**Exercise instructions**
Pull out every line with the word "code".

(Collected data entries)

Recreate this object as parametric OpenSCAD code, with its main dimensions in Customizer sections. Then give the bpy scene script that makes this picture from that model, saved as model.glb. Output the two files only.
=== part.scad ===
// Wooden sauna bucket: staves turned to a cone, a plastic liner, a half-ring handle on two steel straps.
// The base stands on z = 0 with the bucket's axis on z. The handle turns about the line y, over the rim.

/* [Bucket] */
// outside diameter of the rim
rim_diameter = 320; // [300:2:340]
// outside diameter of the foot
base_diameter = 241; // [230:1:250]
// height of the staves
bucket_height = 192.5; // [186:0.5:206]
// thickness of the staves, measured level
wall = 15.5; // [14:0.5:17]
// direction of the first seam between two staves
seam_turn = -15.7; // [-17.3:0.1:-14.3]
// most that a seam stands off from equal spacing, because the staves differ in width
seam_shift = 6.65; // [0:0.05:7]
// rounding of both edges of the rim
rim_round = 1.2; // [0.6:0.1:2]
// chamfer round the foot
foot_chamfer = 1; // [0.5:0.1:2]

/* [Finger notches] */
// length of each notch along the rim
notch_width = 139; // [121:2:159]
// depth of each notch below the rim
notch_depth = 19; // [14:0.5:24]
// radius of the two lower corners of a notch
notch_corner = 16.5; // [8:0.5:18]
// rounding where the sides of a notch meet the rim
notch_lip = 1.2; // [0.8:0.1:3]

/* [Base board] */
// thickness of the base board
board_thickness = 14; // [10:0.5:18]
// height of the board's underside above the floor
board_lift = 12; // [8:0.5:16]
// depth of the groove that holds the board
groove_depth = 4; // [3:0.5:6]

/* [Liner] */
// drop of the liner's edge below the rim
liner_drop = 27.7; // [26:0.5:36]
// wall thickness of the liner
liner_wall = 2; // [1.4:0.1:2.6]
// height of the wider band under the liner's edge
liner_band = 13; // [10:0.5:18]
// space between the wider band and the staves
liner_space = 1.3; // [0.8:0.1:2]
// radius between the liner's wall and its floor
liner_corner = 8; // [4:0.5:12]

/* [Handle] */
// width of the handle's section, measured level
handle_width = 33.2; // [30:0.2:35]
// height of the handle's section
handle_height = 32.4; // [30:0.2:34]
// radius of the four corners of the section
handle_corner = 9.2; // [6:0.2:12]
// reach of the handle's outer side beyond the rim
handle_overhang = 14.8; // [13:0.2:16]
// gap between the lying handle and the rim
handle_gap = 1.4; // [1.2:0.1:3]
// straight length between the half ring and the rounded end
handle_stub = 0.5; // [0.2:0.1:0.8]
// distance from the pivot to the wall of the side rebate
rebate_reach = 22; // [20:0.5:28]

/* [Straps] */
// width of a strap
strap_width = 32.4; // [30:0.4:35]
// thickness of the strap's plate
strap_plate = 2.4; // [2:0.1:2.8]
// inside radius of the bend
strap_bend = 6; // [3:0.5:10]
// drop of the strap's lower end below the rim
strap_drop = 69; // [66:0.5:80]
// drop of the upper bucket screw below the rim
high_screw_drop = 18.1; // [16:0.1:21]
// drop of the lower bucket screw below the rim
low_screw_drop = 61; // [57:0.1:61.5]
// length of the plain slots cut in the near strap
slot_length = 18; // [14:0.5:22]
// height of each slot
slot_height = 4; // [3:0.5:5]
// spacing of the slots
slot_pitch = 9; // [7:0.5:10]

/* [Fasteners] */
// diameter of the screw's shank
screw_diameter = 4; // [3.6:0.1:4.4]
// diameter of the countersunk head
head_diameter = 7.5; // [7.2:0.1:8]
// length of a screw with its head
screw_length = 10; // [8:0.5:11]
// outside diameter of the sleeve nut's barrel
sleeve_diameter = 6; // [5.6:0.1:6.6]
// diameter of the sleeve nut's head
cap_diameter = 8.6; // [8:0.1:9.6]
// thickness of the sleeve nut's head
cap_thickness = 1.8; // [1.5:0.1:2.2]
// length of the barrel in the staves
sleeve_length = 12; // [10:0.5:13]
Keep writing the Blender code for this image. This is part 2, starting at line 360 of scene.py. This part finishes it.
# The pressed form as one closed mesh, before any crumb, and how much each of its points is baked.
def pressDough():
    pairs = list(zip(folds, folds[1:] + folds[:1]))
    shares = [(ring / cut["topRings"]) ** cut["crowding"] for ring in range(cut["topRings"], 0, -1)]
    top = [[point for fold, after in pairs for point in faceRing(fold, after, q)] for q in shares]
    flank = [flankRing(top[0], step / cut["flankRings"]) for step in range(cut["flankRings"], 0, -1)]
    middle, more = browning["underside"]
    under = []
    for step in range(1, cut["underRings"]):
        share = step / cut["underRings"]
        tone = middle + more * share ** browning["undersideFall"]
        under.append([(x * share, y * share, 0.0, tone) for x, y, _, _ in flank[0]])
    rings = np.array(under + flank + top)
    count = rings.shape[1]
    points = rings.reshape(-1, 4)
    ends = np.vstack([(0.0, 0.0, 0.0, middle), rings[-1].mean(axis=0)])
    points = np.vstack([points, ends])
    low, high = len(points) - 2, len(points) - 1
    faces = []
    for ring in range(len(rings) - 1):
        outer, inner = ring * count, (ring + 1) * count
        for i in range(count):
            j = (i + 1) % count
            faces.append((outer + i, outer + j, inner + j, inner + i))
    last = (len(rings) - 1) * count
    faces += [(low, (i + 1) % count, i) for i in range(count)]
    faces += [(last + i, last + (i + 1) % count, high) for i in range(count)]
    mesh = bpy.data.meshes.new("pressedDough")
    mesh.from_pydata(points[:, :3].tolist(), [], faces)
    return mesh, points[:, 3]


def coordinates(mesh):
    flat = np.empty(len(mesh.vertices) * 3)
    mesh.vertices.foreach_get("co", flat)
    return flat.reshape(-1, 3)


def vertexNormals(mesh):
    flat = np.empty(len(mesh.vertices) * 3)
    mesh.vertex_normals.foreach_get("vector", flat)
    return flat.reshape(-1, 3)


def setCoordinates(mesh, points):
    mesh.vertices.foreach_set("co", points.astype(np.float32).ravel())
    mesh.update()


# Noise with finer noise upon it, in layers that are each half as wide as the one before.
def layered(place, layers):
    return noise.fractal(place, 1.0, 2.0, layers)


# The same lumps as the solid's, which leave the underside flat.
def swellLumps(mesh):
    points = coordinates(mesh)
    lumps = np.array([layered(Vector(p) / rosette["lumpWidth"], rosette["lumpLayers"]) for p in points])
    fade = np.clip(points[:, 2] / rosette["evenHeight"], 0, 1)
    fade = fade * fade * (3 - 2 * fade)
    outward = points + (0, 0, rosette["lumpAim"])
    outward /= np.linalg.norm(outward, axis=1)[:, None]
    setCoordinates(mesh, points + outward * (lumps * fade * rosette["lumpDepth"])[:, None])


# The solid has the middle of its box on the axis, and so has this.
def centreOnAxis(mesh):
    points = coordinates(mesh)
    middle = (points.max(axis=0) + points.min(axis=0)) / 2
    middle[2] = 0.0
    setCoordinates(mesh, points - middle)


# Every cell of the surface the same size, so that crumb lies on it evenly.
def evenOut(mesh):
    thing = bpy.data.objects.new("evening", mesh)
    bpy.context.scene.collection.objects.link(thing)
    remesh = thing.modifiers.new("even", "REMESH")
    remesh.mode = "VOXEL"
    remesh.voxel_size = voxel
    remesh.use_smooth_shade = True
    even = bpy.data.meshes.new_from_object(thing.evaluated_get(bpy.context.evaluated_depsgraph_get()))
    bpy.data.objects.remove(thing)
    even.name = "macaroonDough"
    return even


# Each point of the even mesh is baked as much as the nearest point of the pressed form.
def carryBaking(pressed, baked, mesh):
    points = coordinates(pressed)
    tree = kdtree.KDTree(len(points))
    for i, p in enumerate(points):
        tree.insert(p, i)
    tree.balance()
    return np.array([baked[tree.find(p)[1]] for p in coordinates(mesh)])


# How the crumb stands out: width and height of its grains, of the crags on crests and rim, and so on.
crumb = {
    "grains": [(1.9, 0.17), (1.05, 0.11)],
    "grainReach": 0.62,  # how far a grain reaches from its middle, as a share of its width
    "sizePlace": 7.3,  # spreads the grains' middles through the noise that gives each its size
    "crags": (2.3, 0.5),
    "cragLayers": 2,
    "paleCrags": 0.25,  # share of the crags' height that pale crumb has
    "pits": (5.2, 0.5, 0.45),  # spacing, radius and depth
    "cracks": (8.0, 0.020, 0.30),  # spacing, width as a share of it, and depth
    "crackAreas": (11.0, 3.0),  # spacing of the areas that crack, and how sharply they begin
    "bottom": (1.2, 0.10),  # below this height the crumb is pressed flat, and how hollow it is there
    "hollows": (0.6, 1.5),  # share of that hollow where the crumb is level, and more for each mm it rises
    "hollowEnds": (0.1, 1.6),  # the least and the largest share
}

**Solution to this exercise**
Recreate this object as parametric OpenSCAD code, with its main dimensions in Customizer sections. Then give the bpy scene script that makes this picture from that model, saved as model.glb. Output the two files only.
Keep writing the Blender code for this image. This is part 2, starting at line 360 of scene.py. This part finishes it.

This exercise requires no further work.